This Mustang GTD wears a 1967 color — and quietly redefines what one-of-one means
Forget the chrono lap times for a second. A single Mustang GTD just got painted Brittany Blue, a hue plucked straight out of 1967. And it might be the most personal supercar Ford has ever delivered.
The Ford Mustang GTD is back to remind everyone that horsepower, aero, and track ambition aren’t the only things that matter on a car like this. One example of the supercar has just been finished in Brittany Blue — a shade lifted from Ford’s own history, one that first appeared on the Mustang back in 1967. And on a GTD, that’s no random pick from the standard catalog.
Ford lets customers spec their own paint. And if they want, they can even lock it out so no one else can order the same color. In the world of high-end collector cars, that one detail turns a vehicle into a real one-of-one: not just a rare Mustang, but a Mustang with a personal story.
Brittany Blue has already made its way back onto production Mustangs. In the 2022 model year it was offered at no cost on the EcoBoost Premium with the Coastal Limited Edition package. In 2025 the shade returned for the Mustang 60th Anniversary Package — but only in strictly limited numbers.
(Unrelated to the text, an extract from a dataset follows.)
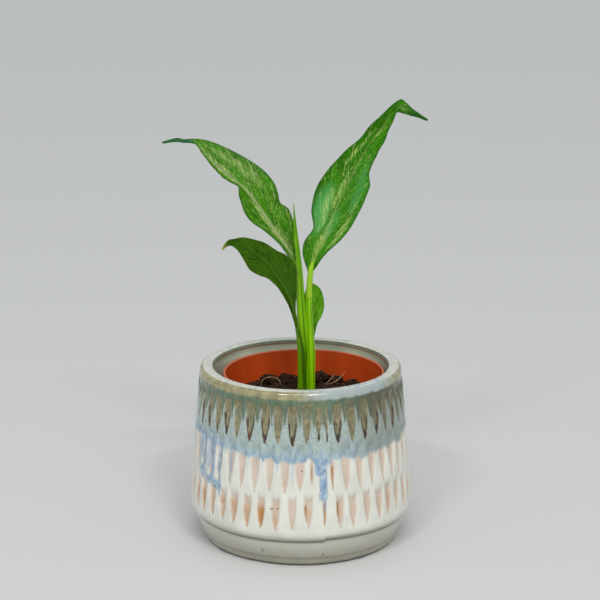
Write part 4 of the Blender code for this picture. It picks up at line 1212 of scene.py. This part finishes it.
def build_blade(name, foot, stations, node, material, keel, keel_radius, stalk, underside=1.0):
    """A leaf blade lofted through its stations, with a channelled midrib and sunken side veins.

    The midrib and veins sink towards the leaf's underside, which is behind it, or in front for -1.
    """
    flat = [[value for point in station for value in point] for station in stations]
    rows = smooth_path(flat, BLADE_STEPS)
    origin = np.array([NURSERY_OFFSET + foot[0], foot[1], CROWN_Z])
    midrib, left, right = (origin + rows[:, k:k + 3] for k in (0, 3, 6))
    side = np.linspace(-1.0, 1.0, BLADE_COLUMNS + 1)[None, :]
    outwards = np.abs(side)
    reach = outwards[..., None]
    edge = np.where(side[..., None] < 0.0, left[:, None], right[:, None])
    depth = (midrib - 0.5 * (left + right))[:, None]
    points = midrib[:, None] + (edge - midrib[:, None]) * reach + depth * 0.5 * (reach - reach * reach)
    normal = unit(np.cross(np.gradient(points, axis=0), np.gradient(points, axis=1)))
    length = path_length(midrib)
    half = np.linalg.norm(edge - midrib[:, None], axis=-1)
    away = half * outwards
    # Side veins leave the midrib at a slant and curve towards the tip
    run = length[:, None] - 1.9 * away - 0.5 * away ** 2 / half.max()
    vein = (0.5 + 0.5 * np.cos(FULL_TURN * run / VEIN_PITCH)) ** 3
    vein = vein * smoothstep(0.4, 1.4, away) * smoothstep(1.0, 0.86, outwards)
    narrow = np.clip(half / 2.0, 0.15, 1.0)
    channel = np.exp(-(away / (0.42 * narrow)) ** 2)
    waves = 0.16 * np.sin(FULL_TURN * (length[:, None] / 9.0 + 0.3 * side)) * outwards ** 2
    lift = (underside * (0.28 * channel + 0.08 * vein) + waves) * narrow
    points = points + normal * lift[..., None]
    level = np.ones_like(away)
    vein_place = np.stack([run, away * np.sign(side), np.zeros_like(run)], axis=-1)
    fields = {
        "side": (side * level).ravel(),
        "along": (length[:, None] / length[-1] * level).ravel(),
        "vein_place": vein_place.reshape(-1, 3),
        "edge": (smoothstep(0.86, 1.0, outwards) * level).ravel(),
        "midrib": np.exp(-(away / (0.55 * narrow)) ** 2).ravel(),
        "vein": vein.ravel(),
    }
    faces = grid_faces(len(rows), BLADE_COLUMNS + 1, False)
    mesh = make_mesh(name, points.reshape(-1, 3), faces, fields)
    blade = add_piece(name, mesh, material, "leaf_blade", node)
    solid = blade.modifiers.new("thickness", "SOLIDIFY")
    solid.thickness = BLADE_THICKNESS * MM
    solid.offset = 0.0
    start = [[origin[k] + point[k] for k in range(3)] for point in stalk[-3:-1]]
    spine = smooth_path([*start, *(origin + np.array(station[0]) for station in stations)], BLADE_STEPS)
    lead = 2 * BLADE_STEPS
    middle = normal[:, BLADE_COLUMNS // 2]
    under = underside * np.vstack([np.repeat(middle[:1], lead, axis=0), middle])
    build_keel(f"{name}_keel", spine, under, lead, keel_radius, keel)


def build_keel(name, path, under, lead, radius, material):
    """The raised midrib on the underside of a blade: it leaves the stalk and tapers towards the tip.

    Its first stretch, lead points long, lies in the stalk.
    """
    length = path_length(path)
    share = (length - length[lead]) / (length[-1] - length[lead])
    keep = share < 0.8
    path, under, share = path[keep], under[keep], share[keep]
    across = unit(np.cross(unit(np.gradient(path, axis=0)), under))
    size = radius * (1.0 - np.clip(share, 0.0, 1.0) / 0.85) ** 0.8
    sunk = smoothstep(-0.02, 0.12, share)
    centre = path + under * ((0.85 * size + 0.25) * sunk)[:, None]
    points = ring_points(centre, across, under, np.repeat(size[:, None], KEEL_SIDES, axis=1))
    fields = {"crease_shade": np.zeros(len(points)), "up": np.repeat(np.clip(share, 0.0, 1.0), KEEL_SIDES)}
    mesh = make_mesh(name, points, tube_faces(len(path), KEEL_SIDES), fields)
    face_outwards(mesh)
    add_piece(name, mesh, material, "leaf_stalk")


def patch_mask(paint, patches):
    """Soft oval places on a blade: place along it and across it, half-length, half-width, strength."""
    along, side = paint.attribute("along"), paint.attribute("side")
    mask = 0.0
    for along_at, side_at, half_length, half_width, strength in patches:
        far_along = paint.maths("DIVIDE", paint.maths("SUBTRACT", along, along_at), half_length)
        far_aside = paint.maths("DIVIDE", paint.maths("SUBTRACT", side, side_at), half_width)
        squared = paint.maths("ADD", paint.times(far_along, far_along),
                              paint.times(far_aside, far_aside))
        mask = paint.maths("MAXIMUM", mask, paint.spread(squared, 1.2, 0.2, 0.0, strength))
    return mask


def leaf_material(name, base, dark, light, streak, edge, midrib, patches=(), cool=(), tip=None,
                  seed=0.0, streak_strength=0.85, midrib_strength=0.8, translucent=0.22):
    """A variegated leaf: streaks run along the side veins, and patches are paler or cooler places."""
    paint = Paint(name, base, Roughness=0.42, Specular_IOR_Level=0.12)
    vein_place = paint.attribute("vein_place", "Vector")
    moved = paint.node("ShaderNodeVectorMath", operation="ADD")
    paint.join(vein_place, moved.inputs[0])
    moved.inputs[1].default_value = (seed, seed * 0.7, seed)
    streaky = paint.noise(1.0, 4.0, paint.place((0.62, 0.3, 1.0), moved.outputs[0]), 0.8)
    flecks = paint.noise(1.0, 4.0, paint.place((2.1, 1.9, 1.0), moved.outputs[0]), 0.3)
    clouds = paint.noise(1.0, 3.0, paint.place((0.16, 0.3, 1.0), moved.outputs[0]))
    broken = paint.spread(flecks, 0.4, 0.58, 0.3, 1.0)
    paint.tint(clouds, 0.35, 0.65, dark)
    paint.tint(flecks, 0.48, 0.62, light, 0.65)
    paint.layer(paint.spread(flecks, 0.6, 0.7, 0.0, 0.6 * streak_strength), streak)
    if cool:
        near = patch_mask(paint, cool)
        paint.layer(paint.times(near, paint.spread(clouds, 0.3, 0.55, 0.4, 1.0)), srgb(84, 172, 92))
    pale = patch_mask(paint, patches) if patches else 0.0
    patchy = paint.times(paint.times(pale, broken), paint.spread(streaky, 0.36, 0.6, 0.2, 1.0))
    streaks = paint.times(paint.spread(streaky, 0.56, 0.68), paint.spread(clouds, 0.4, 0.6, 0.35, 1.0))
    paint.layer(paint.times(paint.times(streaks, broken), streak_strength), streak)
    paint.layer(patchy, streak)
    paint.layer(paint.times(paint.attribute("vein"), 0.22), light)
    fade = paint.spread(paint.attribute("along"), 0.95, 0.25, 0.25, 1.0)
    rib = paint.times(paint.attribute("midrib"), paint.times(fade, midrib_strength))
    paint.layer(rib, midrib)
    paint.layer(paint.times(paint.attribute("edge"), 0.4), edge)
    if tip:
        start, colour = tip
        paint.layer(paint.spread(paint.attribute("along"), start, start + 0.07, 0.0, 0.75), colour)
    paint.bump(flecks, 0.1, 0.4)
    material = paint.finish()
    tree = paint.tree
    glow = paint.node("ShaderNodeBsdfTranslucent")
    paint.join(paint.blend(1.0, paint.colour, srgb(208, 232, 120), "MULTIPLY"), glow.inputs["Color"])
    mix = paint.node("ShaderNodeMixShader")
    mix.inputs[0].default_value = translucent
    tree.links.new(paint.shader.outputs[0], mix.inputs[1])
    tree.links.new(glow.outputs[0], mix.inputs[2])
    tree.links.new(mix.outputs[0], tree.nodes["Material Output"].inputs["Surface"])
    return material


def build_stalks():
    bright, grass = srgb(150, 216, 0), srgb(80, 134, 0)
    build_stalk("lower_stalk", LOWER_FOOT, LOWER_STALK, 1.75, "lower_leaf_stalk",
                ((295.0, 0.75, 0.10, 1.0), (325.0, 0.5, 0.12, 0.9)),
                (srgb(106, 164, 0), srgb(84, 134, 0), srgb(40, 78, 0)))
    build_stalk("right_stalk", RIGHT_FOOT, RIGHT_STALK, 1.52, "right_leaf_stalk",
                ((240.0, 0.35, 0.16, 0.72), (318.0, 0.3, 0.10, 0.6)),
                (bright, srgb(132, 192, 6), grass, (0.652, 0.97)))
    build_stalk("leaf_spear", SPEAR_FOOT, SPEAR, 1.0, "new_leaf_spear",
                ((290.0, 0.45, 0.22, 1.0), (120.0, 0.4, 0.15, 1.0)),
                (srgb(142, 206, 0), srgb(106, 164, 6), srgb(64, 120, 0)))
    build_stalk("left_stalk", LEFT_FOOT, LEFT_STALK, 1.35, "left_leaf_stalk",
                ((250.0, 0.4, 0.14, 0.8),),
                (srgb(134, 194, 0), srgb(132, 192, 8), srgb(78, 134, 0)))
    build_stalk("back_stalk", BACK_FOOT, BACK_STALK, 0.95, "back_leaf_stalk",
                ((270.0, 0.4, 0.12, 0.7),),
                (bright, srgb(158, 220, 0), grass))


def build_leaves():
    """The four blades, each with its keel. Patches and cool places are as in patch_mask."""
    keel = stalk_material("keel_green", srgb(120, 172, 14), srgb(84, 140, 20), srgb(66, 118, 6))
    # A darker olive copy of the green keel for the lower leaf: painted shade on its underside
    shaded_olive_keel = stalk_material("keel_olive_shaded", srgb(66, 110, 2), srgb(56, 94, 6), srgb(42, 80, 0))
    teal_edge = srgb(24, 84, 34)
    right = leaf_material(
        "right_leaf", srgb(46, 130, 0), srgb(24, 92, 0), srgb(96, 172, 8), srgb(200, 226, 128),
        edge=teal_edge, midrib=srgb(176, 206, 110), midrib_strength=0.45,
        patches=((0.4, -0.14, 0.13, 0.1, 0.9), (0.6, -0.5, 0.1, 0.16, 0.8), (0.3, -0.45, 0.12, 0.25, 0.45),
                 (0.2, 0.75, 0.14, 0.14, 0.6), (0.12, 0.0, 0.12, 0.35, 0.7), (0.72, 0.2, 0.1, 0.2, 0.4)),
        cool=((0.3, -0.6, 0.14, 0.4, 0.9), (0.4, 0.65, 0.14, 0.25, 0.5), (0.22, 0.1, 0.08, 0.3, 0.6)),
        tip=(0.86, srgb(16, 84, 20)), seed=3.1)
    left = leaf_material(
        "left_leaf", srgb(56, 130, 0), srgb(30, 98, 0), srgb(112, 172, 20), srgb(206, 224, 140),
        edge=teal_edge, midrib=srgb(204, 214, 156), midrib_strength=0.7,
        patches=((0.62, -0.25, 0.18, 0.16, 0.8), (0.6, 0.6, 0.16, 0.2, 0.55), (0.34, -0.15, 0.2, 0.12, 0.9),
                 (0.15, 0.0, 0.12, 0.4, 0.6), (0.68, 0.1, 0.12, 0.1, 0.8)),
        tip=(0.8, srgb(20, 92, 60)), seed=9.7)
    # The lower leaf shows its underside; its dark olive greens are painted shade, as the underside faces down
    # away from the light
    lower = leaf_material(
        "lower_leaf", srgb(54, 98, 0), srgb(34, 72, 0), srgb(76, 118, 0), srgb(98, 140, 20),
        edge=srgb(88, 110, 10), midrib=srgb(76, 116, 10), streak_strength=0.4, translucent=0.12,
        tip=(0.94, srgb(186, 178, 84)), seed=15.2)
    # Painted light: the back leaf's greens are painted lighter to make up for the shade it sits in
    back = leaf_material(
        "back_leaf", srgb(96, 176, 8), srgb(70, 148, 4), srgb(130, 196, 24), srgb(170, 214, 80),
        edge=teal_edge, midrib=srgb(138, 186, 60), seed=21.4)
    build_blade("right_leaf", RIGHT_FOOT, RIGHT_BLADE, "right_leaf_blade", right, keel, 0.75, RIGHT_STALK)
    build_blade("left_leaf", LEFT_FOOT, LEFT_BLADE, "left_leaf_blade", left, keel, 0.7, LEFT_STALK)
    build_blade("lower_leaf", LOWER_FOOT, LOWER_BLADE, "lower_leaf_blade", lower, shaded_olive_keel, 0.7,
                LOWER_STALK, underside=-1.0)
    build_blade("back_leaf", BACK_FOOT, BACK_BLADE, "back_leaf_blade", back, keel, 0.5, BACK_STALK)


set_camera()
set_light()
build_floor()
build_planter()
build_pads()
build_nursery_pot()
compost = compost_material()
build_soil(compost)
build_clumps(compost)
build_crumbs(compost)
build_fibres()
build_stalks()
build_leaves()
On the GTD, this soft blue lands differently: it takes some of the edge off the body’s aggression without hiding the wide fenders, the vents, or the track-focused stance.
The extended color palette program has already shown just how different two Mustang GTDs can look. Earlier examples have surfaced in Cinnabar Orange — a deep metallic orange borrowed from the Aston Martin DB11. And in Viola Parisfae, the purple shade you’d find on a Lamborghini Aventador or Huracán. Even the head of Multimatic — the company that builds the GTD — picked a one-off gold finish for his own car, a nod to the project’s internal codename, Project Gold. That car also carries its own symbolism: chassis S084 is a reference to 1984, the year Multimatic was founded.
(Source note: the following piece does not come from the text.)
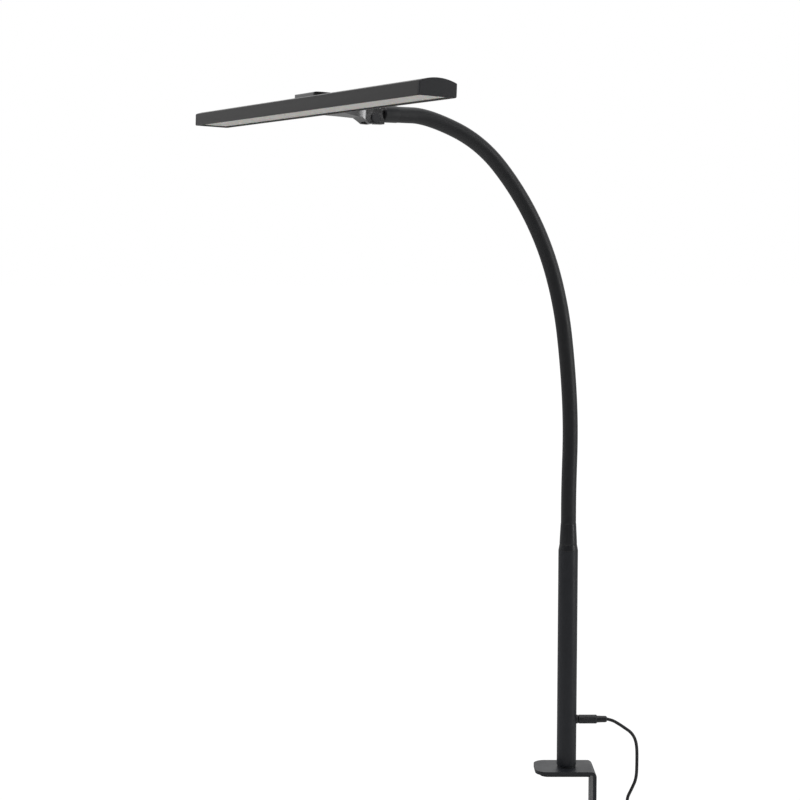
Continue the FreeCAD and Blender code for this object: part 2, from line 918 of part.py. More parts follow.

Against all of that, Brittany Blue feels quieter. But that restraint is exactly the point. It ties the most extreme modern Mustang back to the model’s earliest era, when color alone was already part of the car’s personality. The Mustang GTD was built for the stopwatch. But cars like this one are a reminder: sometimes what makes a collectible isn’t a lap record — it’s the right shade of paint.